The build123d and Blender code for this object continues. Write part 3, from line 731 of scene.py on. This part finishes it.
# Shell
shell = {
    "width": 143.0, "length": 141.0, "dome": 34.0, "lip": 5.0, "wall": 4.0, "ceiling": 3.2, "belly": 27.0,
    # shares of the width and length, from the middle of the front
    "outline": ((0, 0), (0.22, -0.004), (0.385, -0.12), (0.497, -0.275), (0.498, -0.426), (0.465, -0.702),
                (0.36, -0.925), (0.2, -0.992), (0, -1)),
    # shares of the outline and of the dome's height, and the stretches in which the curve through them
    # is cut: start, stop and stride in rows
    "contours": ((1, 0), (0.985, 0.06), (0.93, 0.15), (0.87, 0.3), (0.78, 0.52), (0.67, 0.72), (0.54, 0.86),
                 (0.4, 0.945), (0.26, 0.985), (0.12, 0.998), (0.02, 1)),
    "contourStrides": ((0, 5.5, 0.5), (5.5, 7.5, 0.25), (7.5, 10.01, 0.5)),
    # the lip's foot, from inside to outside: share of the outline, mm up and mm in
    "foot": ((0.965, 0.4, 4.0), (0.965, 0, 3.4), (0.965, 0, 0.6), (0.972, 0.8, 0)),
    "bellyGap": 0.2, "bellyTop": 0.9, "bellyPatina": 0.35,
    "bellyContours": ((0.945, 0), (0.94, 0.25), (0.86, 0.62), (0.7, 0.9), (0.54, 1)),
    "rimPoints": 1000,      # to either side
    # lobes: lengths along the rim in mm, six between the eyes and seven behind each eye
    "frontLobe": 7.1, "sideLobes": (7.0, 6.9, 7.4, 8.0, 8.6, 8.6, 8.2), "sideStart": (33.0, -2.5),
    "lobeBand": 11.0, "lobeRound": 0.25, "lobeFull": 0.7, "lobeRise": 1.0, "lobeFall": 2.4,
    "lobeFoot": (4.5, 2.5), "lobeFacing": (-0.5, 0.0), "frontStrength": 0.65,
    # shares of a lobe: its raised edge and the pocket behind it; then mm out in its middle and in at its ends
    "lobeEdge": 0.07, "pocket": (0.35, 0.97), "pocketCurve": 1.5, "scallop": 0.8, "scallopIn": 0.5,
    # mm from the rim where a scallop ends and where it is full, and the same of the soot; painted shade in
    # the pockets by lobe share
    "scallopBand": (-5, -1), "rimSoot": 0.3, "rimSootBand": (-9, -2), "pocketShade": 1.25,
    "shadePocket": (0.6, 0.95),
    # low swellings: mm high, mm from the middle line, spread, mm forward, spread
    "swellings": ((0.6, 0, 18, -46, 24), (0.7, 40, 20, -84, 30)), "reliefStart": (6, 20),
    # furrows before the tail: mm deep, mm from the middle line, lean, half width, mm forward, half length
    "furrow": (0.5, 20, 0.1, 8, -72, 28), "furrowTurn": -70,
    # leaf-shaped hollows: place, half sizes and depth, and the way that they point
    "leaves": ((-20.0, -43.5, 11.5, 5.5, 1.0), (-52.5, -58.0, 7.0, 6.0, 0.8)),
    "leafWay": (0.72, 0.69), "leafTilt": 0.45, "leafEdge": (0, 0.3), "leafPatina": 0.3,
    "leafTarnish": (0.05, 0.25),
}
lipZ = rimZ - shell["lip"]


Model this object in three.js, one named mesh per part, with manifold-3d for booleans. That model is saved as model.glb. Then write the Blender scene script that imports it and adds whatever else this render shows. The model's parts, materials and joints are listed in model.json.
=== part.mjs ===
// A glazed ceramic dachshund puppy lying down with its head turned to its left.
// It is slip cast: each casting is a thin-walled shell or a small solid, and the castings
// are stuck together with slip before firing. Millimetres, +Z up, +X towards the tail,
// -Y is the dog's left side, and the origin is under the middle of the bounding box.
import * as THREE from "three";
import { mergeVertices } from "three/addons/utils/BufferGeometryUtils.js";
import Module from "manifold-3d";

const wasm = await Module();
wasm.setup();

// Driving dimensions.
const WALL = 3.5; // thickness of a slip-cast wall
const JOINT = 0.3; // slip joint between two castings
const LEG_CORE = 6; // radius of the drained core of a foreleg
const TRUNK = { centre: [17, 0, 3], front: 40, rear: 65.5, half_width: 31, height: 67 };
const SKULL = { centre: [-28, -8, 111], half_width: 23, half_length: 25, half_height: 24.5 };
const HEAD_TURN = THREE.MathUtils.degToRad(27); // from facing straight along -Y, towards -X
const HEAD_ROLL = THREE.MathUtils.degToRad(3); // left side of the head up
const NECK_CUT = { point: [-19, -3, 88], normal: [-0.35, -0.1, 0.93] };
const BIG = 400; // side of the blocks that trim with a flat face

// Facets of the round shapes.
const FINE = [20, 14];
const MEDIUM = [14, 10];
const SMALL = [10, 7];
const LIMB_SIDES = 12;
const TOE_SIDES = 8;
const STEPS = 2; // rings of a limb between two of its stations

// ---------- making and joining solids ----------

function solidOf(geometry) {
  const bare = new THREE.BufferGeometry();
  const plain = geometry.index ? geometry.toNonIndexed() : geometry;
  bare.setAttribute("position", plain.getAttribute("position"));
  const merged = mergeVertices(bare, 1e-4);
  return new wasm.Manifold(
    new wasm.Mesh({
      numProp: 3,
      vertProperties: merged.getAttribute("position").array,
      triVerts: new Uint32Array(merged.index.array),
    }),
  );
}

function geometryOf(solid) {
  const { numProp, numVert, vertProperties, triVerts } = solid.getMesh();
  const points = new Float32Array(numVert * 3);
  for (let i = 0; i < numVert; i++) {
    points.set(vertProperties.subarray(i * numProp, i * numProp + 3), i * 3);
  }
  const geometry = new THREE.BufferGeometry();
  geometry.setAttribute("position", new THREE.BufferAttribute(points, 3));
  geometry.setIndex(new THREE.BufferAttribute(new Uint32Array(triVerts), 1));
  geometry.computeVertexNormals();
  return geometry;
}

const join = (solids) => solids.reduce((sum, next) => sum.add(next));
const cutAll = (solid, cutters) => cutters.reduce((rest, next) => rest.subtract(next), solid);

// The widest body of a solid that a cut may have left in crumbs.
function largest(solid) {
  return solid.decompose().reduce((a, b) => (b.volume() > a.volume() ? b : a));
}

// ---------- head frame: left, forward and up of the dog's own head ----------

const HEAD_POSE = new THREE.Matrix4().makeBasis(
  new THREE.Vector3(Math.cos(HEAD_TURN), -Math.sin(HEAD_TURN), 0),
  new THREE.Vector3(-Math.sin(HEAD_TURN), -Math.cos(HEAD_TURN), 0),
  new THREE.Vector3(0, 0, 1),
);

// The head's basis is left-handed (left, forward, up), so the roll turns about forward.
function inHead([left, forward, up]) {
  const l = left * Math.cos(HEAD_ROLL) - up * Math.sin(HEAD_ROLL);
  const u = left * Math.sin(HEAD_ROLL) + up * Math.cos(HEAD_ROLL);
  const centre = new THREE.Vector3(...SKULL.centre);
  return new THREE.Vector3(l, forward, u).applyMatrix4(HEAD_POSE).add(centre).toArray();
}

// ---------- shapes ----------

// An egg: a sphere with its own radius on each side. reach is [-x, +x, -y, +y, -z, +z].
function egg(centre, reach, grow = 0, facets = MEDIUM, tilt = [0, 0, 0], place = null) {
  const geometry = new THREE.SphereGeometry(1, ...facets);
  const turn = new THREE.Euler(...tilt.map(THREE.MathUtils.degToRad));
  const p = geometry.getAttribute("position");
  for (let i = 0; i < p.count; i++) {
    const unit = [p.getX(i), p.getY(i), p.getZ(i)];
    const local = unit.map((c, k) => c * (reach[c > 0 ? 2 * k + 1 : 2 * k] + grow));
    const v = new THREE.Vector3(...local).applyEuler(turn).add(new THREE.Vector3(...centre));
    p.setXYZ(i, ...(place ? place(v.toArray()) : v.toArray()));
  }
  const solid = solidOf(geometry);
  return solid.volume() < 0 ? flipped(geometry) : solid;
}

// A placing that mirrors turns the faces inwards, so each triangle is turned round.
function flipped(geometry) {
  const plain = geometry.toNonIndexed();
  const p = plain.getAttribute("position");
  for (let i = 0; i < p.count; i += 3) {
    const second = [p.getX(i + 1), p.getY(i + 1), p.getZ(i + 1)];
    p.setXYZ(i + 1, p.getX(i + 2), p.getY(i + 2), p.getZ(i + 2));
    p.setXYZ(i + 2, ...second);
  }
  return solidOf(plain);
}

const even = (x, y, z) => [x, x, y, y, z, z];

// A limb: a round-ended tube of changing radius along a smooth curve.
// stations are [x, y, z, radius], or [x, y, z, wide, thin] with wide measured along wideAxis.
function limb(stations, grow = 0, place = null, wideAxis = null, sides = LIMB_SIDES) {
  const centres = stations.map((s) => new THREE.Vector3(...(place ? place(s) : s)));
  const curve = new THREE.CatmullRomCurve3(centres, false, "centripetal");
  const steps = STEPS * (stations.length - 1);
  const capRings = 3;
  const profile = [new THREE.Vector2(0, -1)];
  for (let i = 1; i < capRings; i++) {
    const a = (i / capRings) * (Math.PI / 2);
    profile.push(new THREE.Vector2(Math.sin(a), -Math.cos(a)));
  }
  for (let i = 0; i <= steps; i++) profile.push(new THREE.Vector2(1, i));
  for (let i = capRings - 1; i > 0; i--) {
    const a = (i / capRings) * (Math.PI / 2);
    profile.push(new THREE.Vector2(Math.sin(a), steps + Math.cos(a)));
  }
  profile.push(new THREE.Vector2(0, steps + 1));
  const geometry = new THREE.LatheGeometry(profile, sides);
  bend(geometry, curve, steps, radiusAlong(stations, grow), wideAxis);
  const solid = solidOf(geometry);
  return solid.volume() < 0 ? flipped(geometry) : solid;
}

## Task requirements
Copy each line of the entries that includes the word "scene".

## Finished exercise
The build123d and Blender code for this object continues. Write part 3, from line 731 of scene.py on. This part finishes it.
Model this object in three.js, one named mesh per part, with manifold-3d for booleans. That model is saved as model.glb. Then write the Blender scene script that imports it and adds whatever else this render shows. The model's parts, materials and joints are listed in model.json.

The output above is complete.